Locate the line bearing "Reconstruct the object" in the material below, then reproduce it and each following line up to and including the line bearing "and display specimen.".

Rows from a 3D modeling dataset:
------------------------------------------------

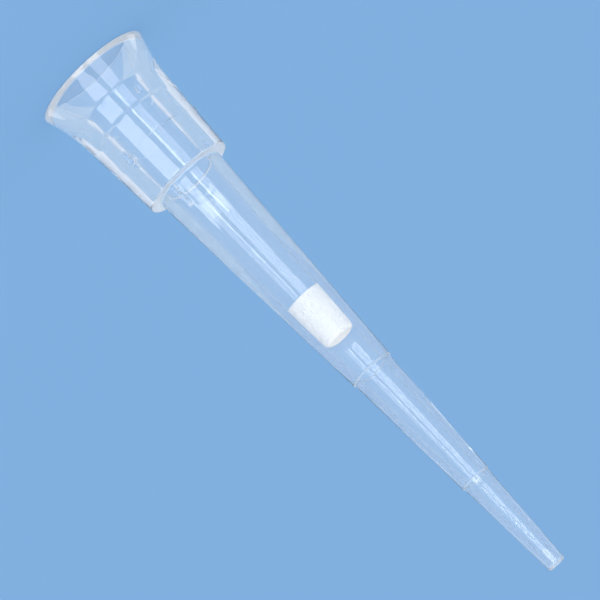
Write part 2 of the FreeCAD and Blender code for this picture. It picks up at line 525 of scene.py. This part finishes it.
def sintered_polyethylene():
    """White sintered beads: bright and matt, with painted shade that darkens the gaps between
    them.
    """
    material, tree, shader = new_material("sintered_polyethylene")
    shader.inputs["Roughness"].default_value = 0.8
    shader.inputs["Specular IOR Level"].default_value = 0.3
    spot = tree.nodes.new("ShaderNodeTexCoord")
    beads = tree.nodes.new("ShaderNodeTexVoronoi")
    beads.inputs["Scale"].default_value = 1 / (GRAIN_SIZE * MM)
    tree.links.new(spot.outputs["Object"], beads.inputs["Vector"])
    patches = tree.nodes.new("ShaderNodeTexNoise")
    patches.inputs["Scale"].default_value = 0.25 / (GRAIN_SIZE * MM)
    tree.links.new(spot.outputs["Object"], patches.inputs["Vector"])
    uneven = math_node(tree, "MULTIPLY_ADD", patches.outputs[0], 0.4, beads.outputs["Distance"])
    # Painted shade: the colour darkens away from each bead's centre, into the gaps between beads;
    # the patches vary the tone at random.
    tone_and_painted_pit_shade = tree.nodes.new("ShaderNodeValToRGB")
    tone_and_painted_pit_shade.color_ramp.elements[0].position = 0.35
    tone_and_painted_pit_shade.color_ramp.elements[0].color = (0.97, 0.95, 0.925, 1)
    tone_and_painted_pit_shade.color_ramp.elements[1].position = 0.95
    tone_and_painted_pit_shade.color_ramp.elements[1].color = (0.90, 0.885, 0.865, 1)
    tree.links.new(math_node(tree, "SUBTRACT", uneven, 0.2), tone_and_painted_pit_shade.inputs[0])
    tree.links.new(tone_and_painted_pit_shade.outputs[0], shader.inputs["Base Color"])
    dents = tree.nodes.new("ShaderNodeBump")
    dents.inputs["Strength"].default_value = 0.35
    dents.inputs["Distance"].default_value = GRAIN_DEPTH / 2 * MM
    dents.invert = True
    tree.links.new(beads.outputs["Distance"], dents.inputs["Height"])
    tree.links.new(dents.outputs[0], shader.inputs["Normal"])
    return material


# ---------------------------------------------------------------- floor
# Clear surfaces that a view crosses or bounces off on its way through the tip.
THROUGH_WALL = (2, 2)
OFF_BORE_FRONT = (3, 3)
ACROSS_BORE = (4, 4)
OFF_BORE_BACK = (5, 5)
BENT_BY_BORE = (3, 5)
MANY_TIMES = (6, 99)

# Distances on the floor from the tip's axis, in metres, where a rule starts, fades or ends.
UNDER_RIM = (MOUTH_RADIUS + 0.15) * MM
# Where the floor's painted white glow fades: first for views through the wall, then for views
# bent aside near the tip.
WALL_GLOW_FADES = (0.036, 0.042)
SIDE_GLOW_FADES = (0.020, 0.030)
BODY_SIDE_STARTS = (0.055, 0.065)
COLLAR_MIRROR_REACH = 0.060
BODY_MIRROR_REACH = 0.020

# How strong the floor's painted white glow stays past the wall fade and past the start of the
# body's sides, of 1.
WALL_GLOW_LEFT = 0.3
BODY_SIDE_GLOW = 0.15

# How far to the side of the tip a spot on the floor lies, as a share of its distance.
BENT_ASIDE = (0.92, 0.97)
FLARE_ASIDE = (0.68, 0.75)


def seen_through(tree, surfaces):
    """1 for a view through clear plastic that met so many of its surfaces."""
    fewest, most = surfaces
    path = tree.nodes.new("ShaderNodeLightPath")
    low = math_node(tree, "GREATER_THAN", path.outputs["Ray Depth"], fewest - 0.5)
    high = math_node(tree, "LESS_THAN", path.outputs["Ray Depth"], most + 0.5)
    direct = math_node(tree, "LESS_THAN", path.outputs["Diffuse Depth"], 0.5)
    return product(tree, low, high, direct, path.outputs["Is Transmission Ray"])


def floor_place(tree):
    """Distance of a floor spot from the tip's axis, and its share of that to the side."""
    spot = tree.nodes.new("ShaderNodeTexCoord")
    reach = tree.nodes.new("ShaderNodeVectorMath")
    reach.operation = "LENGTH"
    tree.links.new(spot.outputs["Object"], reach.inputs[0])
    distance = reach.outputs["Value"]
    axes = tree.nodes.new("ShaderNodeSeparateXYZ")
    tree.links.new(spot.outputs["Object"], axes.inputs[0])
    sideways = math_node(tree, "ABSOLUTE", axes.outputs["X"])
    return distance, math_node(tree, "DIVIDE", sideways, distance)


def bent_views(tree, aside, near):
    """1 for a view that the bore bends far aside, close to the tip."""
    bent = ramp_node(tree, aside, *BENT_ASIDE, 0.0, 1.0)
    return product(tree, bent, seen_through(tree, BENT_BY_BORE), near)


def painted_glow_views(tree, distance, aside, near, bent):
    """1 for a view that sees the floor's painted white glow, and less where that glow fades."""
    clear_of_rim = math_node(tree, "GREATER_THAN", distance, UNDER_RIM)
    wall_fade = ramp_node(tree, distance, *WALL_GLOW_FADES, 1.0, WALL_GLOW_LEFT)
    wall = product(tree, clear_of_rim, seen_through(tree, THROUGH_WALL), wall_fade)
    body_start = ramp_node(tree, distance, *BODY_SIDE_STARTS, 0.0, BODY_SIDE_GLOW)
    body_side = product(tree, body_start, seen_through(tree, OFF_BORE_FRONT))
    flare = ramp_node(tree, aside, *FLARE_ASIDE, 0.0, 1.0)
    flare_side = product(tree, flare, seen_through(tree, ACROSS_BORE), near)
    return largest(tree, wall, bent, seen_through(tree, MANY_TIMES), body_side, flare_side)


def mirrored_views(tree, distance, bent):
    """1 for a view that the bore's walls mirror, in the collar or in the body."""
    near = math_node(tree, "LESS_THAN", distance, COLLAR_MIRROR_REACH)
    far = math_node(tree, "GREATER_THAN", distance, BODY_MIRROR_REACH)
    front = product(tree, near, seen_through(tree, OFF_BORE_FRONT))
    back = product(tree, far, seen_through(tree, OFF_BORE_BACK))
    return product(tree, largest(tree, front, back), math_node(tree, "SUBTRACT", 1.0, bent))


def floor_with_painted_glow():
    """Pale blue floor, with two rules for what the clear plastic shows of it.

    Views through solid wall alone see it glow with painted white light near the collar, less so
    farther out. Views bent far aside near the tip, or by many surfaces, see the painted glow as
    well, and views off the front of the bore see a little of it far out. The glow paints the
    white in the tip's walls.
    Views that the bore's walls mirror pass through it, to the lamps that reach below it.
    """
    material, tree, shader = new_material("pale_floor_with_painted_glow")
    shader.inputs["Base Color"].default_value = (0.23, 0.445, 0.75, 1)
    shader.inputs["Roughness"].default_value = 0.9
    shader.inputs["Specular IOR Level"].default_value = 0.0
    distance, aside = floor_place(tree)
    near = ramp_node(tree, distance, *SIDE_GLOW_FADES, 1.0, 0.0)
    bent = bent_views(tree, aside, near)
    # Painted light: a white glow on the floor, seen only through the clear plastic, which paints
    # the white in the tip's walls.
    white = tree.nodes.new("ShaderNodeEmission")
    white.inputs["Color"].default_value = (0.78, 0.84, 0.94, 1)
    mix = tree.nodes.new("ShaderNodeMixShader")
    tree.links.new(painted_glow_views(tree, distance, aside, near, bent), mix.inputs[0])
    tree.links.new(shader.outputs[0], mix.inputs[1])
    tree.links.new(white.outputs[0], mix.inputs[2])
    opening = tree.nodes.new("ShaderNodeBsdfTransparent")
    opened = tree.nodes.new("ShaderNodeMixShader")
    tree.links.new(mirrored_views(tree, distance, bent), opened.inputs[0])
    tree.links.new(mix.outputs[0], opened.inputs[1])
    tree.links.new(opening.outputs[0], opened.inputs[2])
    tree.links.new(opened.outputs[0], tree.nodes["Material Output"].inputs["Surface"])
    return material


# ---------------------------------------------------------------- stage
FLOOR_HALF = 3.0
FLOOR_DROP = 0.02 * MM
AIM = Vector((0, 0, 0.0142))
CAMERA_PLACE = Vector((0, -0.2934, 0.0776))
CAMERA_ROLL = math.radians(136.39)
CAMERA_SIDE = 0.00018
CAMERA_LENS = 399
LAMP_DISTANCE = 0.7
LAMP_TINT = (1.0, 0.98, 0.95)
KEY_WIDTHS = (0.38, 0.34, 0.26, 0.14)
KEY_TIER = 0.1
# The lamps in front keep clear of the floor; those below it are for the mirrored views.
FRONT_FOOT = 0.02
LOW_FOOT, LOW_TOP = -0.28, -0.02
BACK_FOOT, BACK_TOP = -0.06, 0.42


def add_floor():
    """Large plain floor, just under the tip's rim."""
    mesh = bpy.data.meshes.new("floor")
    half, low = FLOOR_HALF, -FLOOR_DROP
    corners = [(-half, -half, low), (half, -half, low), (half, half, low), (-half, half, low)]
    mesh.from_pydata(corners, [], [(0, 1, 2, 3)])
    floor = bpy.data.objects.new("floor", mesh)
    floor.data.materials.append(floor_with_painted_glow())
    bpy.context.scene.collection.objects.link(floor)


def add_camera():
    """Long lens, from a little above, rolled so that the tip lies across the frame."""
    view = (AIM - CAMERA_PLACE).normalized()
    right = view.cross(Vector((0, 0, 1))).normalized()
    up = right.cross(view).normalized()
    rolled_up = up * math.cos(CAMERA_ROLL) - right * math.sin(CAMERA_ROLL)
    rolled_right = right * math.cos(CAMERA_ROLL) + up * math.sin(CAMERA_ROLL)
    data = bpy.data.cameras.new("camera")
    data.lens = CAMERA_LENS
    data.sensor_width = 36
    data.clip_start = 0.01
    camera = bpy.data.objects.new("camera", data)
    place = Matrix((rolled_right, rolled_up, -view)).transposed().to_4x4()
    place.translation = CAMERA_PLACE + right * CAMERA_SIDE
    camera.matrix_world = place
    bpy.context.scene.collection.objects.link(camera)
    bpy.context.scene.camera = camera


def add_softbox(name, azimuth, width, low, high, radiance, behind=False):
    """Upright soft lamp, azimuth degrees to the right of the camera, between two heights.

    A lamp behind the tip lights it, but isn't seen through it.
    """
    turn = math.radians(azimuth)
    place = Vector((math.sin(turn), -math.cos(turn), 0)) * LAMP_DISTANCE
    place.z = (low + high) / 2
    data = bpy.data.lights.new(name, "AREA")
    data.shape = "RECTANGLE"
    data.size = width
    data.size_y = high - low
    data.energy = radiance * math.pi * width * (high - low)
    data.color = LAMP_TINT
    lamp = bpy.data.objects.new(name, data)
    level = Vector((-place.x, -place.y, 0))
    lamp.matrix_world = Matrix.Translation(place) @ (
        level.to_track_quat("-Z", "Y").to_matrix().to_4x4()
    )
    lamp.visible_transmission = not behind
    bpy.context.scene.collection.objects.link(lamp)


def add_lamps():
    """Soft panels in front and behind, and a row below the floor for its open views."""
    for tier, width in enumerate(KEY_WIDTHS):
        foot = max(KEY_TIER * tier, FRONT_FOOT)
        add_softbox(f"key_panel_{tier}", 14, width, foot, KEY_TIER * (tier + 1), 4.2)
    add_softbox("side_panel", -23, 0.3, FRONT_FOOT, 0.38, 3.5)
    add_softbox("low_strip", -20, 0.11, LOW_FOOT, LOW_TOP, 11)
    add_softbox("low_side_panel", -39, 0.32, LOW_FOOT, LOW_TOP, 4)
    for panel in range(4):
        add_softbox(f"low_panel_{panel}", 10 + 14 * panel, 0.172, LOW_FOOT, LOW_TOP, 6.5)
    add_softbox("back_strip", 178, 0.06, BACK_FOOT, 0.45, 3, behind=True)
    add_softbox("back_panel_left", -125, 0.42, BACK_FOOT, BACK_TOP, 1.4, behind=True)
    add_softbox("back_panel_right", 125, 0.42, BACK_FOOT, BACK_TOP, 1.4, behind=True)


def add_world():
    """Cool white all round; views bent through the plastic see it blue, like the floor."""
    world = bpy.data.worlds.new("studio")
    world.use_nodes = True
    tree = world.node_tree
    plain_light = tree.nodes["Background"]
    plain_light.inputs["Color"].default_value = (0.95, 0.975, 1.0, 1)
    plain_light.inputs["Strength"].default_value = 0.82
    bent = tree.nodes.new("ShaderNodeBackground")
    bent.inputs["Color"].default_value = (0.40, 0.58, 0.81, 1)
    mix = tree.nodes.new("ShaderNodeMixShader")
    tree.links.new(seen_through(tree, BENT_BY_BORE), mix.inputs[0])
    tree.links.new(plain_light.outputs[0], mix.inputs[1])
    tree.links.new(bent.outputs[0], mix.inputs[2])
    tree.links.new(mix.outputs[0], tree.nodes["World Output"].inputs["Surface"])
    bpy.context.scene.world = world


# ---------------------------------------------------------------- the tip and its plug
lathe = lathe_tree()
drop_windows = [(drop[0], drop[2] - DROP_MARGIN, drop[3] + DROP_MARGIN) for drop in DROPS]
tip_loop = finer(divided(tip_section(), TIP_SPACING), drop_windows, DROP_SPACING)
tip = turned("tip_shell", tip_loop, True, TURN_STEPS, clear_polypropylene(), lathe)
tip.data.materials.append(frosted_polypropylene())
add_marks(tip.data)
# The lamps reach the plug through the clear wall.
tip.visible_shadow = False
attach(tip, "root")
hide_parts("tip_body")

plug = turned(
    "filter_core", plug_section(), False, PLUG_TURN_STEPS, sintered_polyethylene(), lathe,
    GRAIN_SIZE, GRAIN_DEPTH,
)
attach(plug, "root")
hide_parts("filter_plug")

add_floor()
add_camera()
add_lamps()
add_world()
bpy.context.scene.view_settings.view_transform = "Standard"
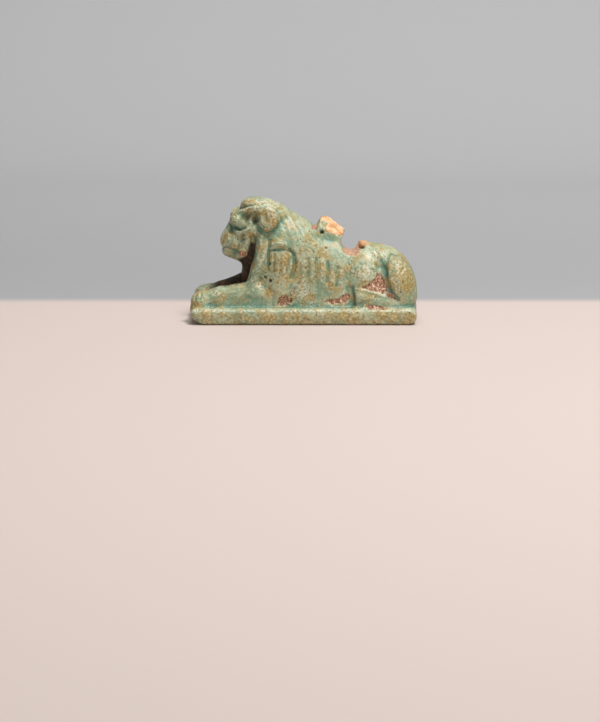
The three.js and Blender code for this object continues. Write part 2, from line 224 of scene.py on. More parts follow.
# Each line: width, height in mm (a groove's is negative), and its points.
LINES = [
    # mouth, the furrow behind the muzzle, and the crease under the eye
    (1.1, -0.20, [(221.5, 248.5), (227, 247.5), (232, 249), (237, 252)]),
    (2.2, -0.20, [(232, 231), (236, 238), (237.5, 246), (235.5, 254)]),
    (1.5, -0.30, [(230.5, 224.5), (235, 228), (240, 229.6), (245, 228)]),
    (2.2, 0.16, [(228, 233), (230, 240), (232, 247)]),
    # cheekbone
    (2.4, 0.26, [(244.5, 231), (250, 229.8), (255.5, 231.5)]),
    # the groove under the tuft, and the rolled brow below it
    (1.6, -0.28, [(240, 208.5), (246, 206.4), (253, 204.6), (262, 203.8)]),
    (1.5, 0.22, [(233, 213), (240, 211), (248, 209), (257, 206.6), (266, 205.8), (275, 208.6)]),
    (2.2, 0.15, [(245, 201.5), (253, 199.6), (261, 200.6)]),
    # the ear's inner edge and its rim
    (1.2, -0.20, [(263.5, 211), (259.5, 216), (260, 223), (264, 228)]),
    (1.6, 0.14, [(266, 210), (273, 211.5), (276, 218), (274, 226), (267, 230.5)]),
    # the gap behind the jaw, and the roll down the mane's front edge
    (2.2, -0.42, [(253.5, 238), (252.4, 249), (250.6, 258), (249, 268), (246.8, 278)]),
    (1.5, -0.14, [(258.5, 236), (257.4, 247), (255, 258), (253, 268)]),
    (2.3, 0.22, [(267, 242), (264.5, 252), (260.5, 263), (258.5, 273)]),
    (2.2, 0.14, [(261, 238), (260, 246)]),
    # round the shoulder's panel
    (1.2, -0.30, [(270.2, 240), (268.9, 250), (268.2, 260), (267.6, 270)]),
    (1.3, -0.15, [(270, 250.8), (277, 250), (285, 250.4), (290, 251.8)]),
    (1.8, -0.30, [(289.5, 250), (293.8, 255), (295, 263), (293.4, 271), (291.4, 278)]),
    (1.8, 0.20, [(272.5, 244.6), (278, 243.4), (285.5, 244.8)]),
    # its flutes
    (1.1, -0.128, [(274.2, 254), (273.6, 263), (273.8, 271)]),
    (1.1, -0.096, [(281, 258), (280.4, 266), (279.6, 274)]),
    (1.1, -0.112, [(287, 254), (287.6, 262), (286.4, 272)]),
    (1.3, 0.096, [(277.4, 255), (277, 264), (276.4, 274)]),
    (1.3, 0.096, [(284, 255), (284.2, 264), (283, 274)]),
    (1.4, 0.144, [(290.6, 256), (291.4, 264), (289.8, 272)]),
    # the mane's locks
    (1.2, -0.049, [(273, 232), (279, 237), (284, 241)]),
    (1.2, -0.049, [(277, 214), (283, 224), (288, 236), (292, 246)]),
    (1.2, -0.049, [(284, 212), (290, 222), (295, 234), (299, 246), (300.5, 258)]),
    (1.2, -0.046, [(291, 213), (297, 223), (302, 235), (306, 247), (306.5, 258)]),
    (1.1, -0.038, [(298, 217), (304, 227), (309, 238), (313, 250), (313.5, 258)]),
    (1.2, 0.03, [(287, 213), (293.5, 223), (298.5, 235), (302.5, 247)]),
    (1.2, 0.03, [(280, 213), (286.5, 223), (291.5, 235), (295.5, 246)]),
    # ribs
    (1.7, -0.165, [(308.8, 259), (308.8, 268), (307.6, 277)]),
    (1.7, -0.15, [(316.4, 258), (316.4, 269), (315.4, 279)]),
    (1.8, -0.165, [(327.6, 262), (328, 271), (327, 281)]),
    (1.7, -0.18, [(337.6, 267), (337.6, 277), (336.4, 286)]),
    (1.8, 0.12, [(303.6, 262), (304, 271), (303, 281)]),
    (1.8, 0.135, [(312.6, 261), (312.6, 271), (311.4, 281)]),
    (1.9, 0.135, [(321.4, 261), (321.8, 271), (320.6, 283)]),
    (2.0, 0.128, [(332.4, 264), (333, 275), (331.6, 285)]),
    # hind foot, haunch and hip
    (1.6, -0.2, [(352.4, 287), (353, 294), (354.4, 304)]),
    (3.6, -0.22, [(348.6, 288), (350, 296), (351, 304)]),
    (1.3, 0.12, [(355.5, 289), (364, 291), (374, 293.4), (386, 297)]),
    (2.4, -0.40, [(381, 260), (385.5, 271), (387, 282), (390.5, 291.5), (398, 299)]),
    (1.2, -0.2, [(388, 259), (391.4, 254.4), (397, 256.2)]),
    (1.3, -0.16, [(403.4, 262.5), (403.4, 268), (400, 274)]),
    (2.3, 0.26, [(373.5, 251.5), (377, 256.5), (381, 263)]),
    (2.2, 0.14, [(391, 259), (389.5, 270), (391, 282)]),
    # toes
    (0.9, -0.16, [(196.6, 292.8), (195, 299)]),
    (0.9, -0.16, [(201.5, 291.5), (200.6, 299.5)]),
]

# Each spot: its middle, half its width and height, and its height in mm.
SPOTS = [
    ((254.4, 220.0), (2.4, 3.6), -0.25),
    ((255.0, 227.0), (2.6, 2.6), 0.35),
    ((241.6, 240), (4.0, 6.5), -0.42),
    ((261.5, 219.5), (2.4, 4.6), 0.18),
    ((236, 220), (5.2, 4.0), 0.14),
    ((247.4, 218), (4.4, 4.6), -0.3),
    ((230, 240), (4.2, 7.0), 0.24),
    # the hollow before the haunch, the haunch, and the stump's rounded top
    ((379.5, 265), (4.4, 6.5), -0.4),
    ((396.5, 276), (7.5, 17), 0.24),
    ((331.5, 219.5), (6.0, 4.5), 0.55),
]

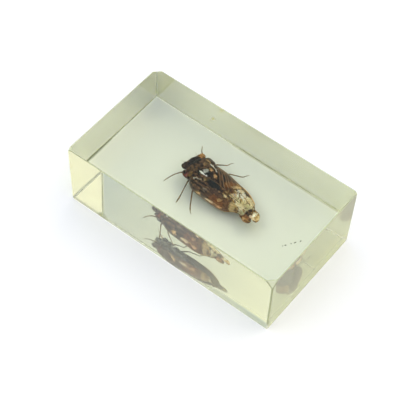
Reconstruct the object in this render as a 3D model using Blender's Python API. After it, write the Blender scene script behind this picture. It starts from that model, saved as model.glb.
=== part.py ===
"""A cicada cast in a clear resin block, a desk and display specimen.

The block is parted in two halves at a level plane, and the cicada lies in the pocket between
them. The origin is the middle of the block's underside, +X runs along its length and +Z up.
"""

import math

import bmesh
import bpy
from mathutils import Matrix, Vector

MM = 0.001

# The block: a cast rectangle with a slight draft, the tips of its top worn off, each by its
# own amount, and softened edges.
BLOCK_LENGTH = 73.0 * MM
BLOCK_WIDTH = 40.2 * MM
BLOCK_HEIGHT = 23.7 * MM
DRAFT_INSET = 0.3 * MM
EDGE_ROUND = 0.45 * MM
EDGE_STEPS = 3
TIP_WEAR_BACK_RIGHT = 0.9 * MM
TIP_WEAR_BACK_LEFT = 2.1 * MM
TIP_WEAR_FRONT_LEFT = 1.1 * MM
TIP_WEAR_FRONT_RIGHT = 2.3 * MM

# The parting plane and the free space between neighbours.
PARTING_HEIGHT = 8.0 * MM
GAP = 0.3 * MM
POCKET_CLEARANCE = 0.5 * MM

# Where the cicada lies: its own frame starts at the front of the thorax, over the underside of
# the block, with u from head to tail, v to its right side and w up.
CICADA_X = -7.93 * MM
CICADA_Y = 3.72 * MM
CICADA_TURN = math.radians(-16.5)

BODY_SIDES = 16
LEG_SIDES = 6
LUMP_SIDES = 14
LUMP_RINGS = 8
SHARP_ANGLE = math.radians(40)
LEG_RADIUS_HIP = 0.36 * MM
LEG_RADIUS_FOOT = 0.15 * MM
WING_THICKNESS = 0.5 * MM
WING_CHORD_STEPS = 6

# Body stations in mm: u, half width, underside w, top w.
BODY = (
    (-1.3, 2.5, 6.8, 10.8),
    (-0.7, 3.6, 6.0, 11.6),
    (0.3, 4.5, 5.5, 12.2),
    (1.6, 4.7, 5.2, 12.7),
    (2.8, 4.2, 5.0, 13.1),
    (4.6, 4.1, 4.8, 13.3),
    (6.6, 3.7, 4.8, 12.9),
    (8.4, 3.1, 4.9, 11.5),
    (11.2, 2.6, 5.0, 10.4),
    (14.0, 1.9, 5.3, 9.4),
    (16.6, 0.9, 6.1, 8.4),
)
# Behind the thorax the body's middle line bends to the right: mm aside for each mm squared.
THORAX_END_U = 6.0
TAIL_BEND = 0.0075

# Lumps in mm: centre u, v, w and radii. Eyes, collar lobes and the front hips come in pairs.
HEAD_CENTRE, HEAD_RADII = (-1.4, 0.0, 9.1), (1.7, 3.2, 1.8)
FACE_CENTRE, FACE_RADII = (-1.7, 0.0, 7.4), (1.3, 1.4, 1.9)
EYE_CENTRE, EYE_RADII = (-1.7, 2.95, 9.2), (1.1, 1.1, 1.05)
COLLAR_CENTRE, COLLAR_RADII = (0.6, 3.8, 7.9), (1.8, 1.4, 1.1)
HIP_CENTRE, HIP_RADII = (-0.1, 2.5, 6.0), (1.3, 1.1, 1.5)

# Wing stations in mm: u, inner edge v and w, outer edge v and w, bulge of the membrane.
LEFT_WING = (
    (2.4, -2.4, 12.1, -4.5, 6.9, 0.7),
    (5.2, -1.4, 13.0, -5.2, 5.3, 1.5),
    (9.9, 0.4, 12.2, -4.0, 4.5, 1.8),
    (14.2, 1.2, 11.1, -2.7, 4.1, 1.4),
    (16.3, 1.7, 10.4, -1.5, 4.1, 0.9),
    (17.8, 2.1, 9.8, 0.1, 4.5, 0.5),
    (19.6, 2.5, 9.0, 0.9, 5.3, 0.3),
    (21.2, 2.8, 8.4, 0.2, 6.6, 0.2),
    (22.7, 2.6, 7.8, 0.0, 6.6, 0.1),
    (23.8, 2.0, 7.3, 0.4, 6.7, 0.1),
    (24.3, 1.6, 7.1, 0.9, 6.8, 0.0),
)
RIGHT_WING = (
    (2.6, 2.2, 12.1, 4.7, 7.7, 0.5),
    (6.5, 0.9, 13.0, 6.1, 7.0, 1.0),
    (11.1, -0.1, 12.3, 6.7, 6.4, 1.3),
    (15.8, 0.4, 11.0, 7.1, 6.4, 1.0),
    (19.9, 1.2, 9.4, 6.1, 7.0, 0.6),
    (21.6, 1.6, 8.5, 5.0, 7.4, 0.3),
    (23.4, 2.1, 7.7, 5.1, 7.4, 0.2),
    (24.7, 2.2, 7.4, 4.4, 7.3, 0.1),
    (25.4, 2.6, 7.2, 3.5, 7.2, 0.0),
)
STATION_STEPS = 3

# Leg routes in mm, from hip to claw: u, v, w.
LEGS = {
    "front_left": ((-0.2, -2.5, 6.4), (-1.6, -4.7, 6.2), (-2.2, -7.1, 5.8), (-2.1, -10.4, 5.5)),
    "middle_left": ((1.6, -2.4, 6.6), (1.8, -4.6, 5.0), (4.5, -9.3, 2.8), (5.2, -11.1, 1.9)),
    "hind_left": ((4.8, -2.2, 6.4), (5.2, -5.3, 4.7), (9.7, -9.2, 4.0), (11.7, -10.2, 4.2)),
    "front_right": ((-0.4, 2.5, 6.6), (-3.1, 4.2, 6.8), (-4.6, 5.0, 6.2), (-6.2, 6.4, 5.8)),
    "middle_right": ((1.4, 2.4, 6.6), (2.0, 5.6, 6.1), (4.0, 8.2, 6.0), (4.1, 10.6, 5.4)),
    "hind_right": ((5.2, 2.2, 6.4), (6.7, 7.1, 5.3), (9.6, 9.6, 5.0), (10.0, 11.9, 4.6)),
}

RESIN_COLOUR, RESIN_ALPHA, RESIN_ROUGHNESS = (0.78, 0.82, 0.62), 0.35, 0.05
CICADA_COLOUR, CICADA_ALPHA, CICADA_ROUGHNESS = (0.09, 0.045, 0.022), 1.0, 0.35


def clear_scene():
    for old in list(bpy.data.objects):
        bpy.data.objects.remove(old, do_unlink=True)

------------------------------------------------

» **THE OUTPUT**:
Reconstruct the object in this render as a 3D model using Blender's Python API. After it, write the Blender scene script behind this picture. It starts from that model, saved as model.glb.
=== part.py ===
"""A cicada cast in a clear resin block, a desk and display specimen.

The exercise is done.